At this point it ought to be clear that though this young person was a prince, with all the princely wisdom the upbringing had granted him, it was quite frequent for the young monarch to forget any and all common sense afforded him. Over the past two centuries his Lady had considered releasing him sooner, especially when the idles and fun of court life grew dull. Every time he came to mind, so too did visions of flame and iron stakes and priests brandishing holy water. She shuddered to think what would occur if he was let loose too soon.
Time had changed the world.
No longer did the folk of villages leave them cream and honey, shaking in their beds and begging favor. No longer did the women do their washing and ask before throwing out the wash-water. Mortals did not even wash outside! Everything done in stone and iron buildings without a single fireplace for a respectful hob to tend.
If ever his antics could be used it was the now. Her Majesty of Hills was under no illusions that her favorite heir might bring things back to their exact previous status but perhaps he could bring some joy to the dull, long nights.

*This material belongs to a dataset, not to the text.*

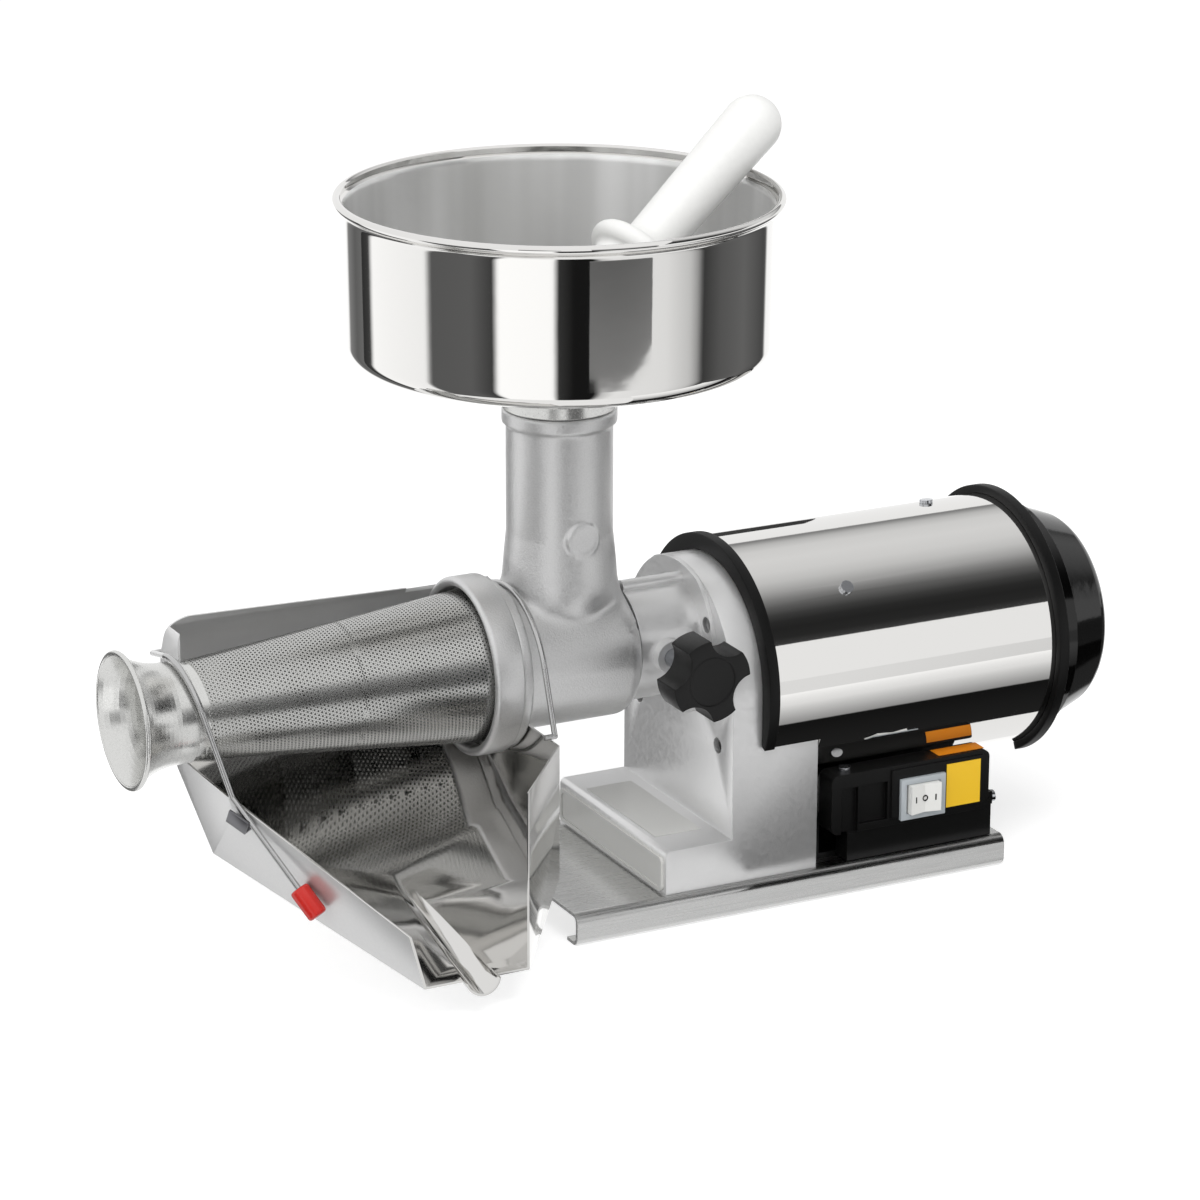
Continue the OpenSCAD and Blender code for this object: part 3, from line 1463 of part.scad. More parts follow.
// A bail: a pintle in its eye, a tangent to the bend, the bend, and a tangent to its foot.
// The bend lies in a plane that leans forward by "slope" as it rises.
module bail(plane_x, slope, mid_y, mid_z, bend_r, corner_x, pintle_x, foot) {
    lean = atan(slope);
    eye_v = (eye_z - mid_z) / cos(lean);
    foot_v = (foot[1] - mid_z) / cos(lean);
    eye_u = eye_y - mid_y;
    foot_u = foot[0] - mid_y;
    start = atan2(eye_v, eye_u) + acos(bend_r / norm([eye_u, eye_v]));
    end = atan2(foot_v, foot_u) + 360 - acos(bend_r / norm([foot_u, foot_v]));
    corner = [corner_x, eye_y, eye_z];
    leave = [plane_x - bend_r * sin(start) * sin(lean), mid_y + bend_r * cos(start),
             mid_z + bend_r * sin(start) * cos(lean)];
    wire_line(corner, [pintle_x, eye_y, eye_z]);
    wire_bend(corner);
    wire_line(corner, leave);
    translate([plane_x, mid_y, mid_z]) rotate([0, -lean, 0]) {
        wire_line([0, foot_u, foot_v], [0, bend_r * cos(end), bend_r * sin(end)]);
        wire_bend([0, bend_r * cos(start), bend_r * sin(start)]);
        wire_bend([0, bend_r * cos(end), bend_r * sin(end)]);
        wire_bend([0, foot_u, foot_v]);
        rotate([90, 0, 90]) rotate([0, 0, start]) rotate_extrude(angle = end - start)
            translate([bend_r, 0]) circle(r = wire_r, $fn = 24);
    }
}

front_plane_x = front_bail_foot_x - (screw_z - front_bail_foot_z) * front_bail_slope;
front_corner_x = -tray_front - tray_sheet - 2 * wire_r;
front_foot = [front_bail_foot_x, front_bail_foot_y, front_bail_foot_z];
cap_at = [cap_x, cap_y, cap_z];
cap_run = cap_at - front_foot;

module front_bail() {
    color(steel) {
        bail(front_plane_x, front_bail_slope, 0, screw_z, front_bail_r, front_corner_x,
             front_eye_x + eye_len - part_gap,
             [front_bail_foot_y, front_bail_foot_z]);
        wire_line(front_foot, cap_at);
    }
}

module bail_cap() {
    color("red") translate(cap_at)
        rotate([0, atan2(norm([cap_run[0], cap_run[1]]), cap_run[2]), atan2(cap_run[1], cap_run[0])])
            difference() {
        translate([0, 0, -cap_len / 2]) cylinder(r = cap_r, h = cap_len, $fn = 32);
        translate([0, 0, -cap_len]) cylinder(r = wire_r, h = cap_len, $fn = 24);
    }
}

module rear_bail() {
    hook = [rear_bail_x, rear_foot_y, rear_foot_z];
    color(steel) {
        bail(rear_bail_x, 0, rear_bail_y, rear_bail_z, rear_bail_r, rear_bail_x, rear_eye_x + part_gap,
             [rear_foot_y, rear_foot_z]);
        wire_line(hook, hook - [rear_hook, 0, 0]);
    }
}

seat() base_plate();
seat() gear_housing();
seat() foot_bolts();
seat() badge_plate();
seat() foot_label();
seat() barrel_socket();
seat() shaft_seal();
seat() motor_screws();
seat() clamp_pad();
seat() clamp_stud();
seat() clamp_knob();
seat() output_shaft();
seat() output_gear();
seat() output_bushes();
seat() lay_shaft();
seat() lay_gear();
seat() lay_pinion();
seat() motor_front_bell();
seat() motor_frame();
seat() motor_rear_bell();
seat() stator();
seat() windings();
seat() rotor();
seat() motor_shaft();
seat() motor_pinion();
seat() motor_bearings();
seat() cooling_fan();
seat() fan_cover();
seat() motor_cover();
seat() front_edge_trim();
seat() rear_edge_trim();
seat() cover_screws();
seat() switch_box();
seat() switch_box_lid();
seat() lid_screws();
seat() start_capacitor();
seat() cable_gland();
seat() rocker_bezel();
seat() rocker();
seat() yellow_label();
seat() amber_label();
seat() strainer_body();
seat() collar();
seat() strainer_cone();
seat() pulp_nozzle();
seat() auger();
seat() hopper();
seat() pestle();
seat() juice_tray();
seat() bail_eyes();
seat() front_bail();
seat() bail_cap();
seat() rear_bail();
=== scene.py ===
import math

import bmesh
import bpy
import numpy as np
from mathutils import Matrix, Vector


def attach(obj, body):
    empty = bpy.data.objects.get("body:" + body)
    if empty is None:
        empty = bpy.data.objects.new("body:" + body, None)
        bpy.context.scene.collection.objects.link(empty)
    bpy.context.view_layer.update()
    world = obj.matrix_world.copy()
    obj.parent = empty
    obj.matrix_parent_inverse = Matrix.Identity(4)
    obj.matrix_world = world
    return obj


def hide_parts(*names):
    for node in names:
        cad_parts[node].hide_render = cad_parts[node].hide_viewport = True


# %% [markdown]
# # An electric tomato strainer
# A geared motor turns an auger inside a perforated cone. Tomatoes go down the hopper, juice falls
# through the cone into the tray, and skins leave by the nozzle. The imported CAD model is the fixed
# frame: pieces that already have the right shape only get a finish, and the pieces whose real
# surface is softer, thinner or finer than the solid are made here and ride on the same bodies.

# %% Load the frame
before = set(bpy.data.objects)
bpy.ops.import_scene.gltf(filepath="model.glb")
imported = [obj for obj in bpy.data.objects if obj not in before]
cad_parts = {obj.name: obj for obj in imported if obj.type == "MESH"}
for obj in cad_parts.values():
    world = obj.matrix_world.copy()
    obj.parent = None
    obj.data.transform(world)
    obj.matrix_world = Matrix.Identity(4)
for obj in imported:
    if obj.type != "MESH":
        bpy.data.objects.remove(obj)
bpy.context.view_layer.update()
print("nodes:", len(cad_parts))

# %% [markdown]
# Sizes are written in millimetres, as on a drawing. The machine's own drawing has its origin under
# the feed neck, and the frame's origin is under the middle of the box, so each drawn point is moved
# by the same small shift.

# %% Units and the drawing's shift
MM = 0.001
SHIFT = Vector((-32.25, 6.5, 0.0))
# The auger's axis and the motor's axis above the floor
SCREW_Z = 138.8
MOTOR_Z = 117.6


def drawn(x, y, z):
    """A drawing point in millimetres, as a frame point in metres."""
    return (Vector((x, y, z)) + SHIFT) * MM


# %% [markdown]
# ## Camera
# The photograph was taken with a long lens from above and to the left of the motor. Its place and
# turn were found from the rims and straight edges, and its frame is square.

# %% The camera
SENSOR_MM = 36.0
LENS_MM = 137.7145
CAMERA_AT = (-1041.226, -2024.479, 917.843)
CAMERA_AHEAD = Vector((0.43088432, 0.84636, -0.31362))
CAMERA_RIGHT = Vector((0.89153788, -0.45293756, 0.00284864))
CAMERA_SHIFT = (-0.00191, -0.003565)

ahead = CAMERA_AHEAD.normalized()
right = (CAMERA_RIGHT - ahead * CAMERA_RIGHT.dot(ahead)).normalized()
up = right.cross(ahead)
camera_data = bpy.data.cameras.new("camera")
camera_data.sensor_width = SENSOR_MM
camera_data.lens = LENS_MM
camera_data.shift_x, camera_data.shift_y = CAMERA_SHIFT
camera_data.clip_end = 50.0
camera = bpy.data.objects.new("camera", camera_data)
camera.matrix_world = Matrix.Translation(Vector(CAMERA_AT) * MM) @ Matrix(
    (right, up, -ahead)).transposed().to_4x4()
bpy.context.collection.objects.link(camera)
bpy.context.scene.camera = camera
print("camera at", [round(c, 3) for c in camera.location])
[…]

Duty done the breezes took this rare opportunity to whisper into a listening ear. Most would not want to take the trivial things at their word, but the princeling did not have much of a choice in the matter. He moved about, collecting leaves and cobwebs and various sundry other things. He could not go courting without looking his very best. Leaves to trousers and spider silk to a shirt and rather fetching coat that gleamed in the moonlight. Time was he would spin clothes from dew, but lord had those times passed. Rain itches something horrid compared to spider silk, but fashions are fashions and he was as much a slave to them as anyone else.
Concentrating bordered on the impossible as the breeze chitted, oh did the little things delight in chatting his ear off! Who had died, who had run away to be something in the mortal world, what the peoples of the great wide place outside had been doing, what of the woods, and what their most favorite and interesting squirrels had been up to.
Most of the information so frantically imparted to Emryss passed without a whit of comprehension or care. Some small things made it through, though.
Things had changed. To the people at large he was just a silly story their great great great and more grandmothers told, of sisters vanished and found again turned strange. He was a bogeyman at best and a hallucination at worst.
“What perfection, what delight. I shall ride this night and snatch some mortal from their bed, with none the wiser. The silly thing might be dead, or wandering, or any thing!” He threw his head back and laughed, pulling himself onto his mare’s back.
“But never would the sillies now suspect a one o’ me!”
The mare reared onto her hind legs, as she had been raised with a proper sense for the dramatic, and bolted into the woods with him clinging delightedly to her mane.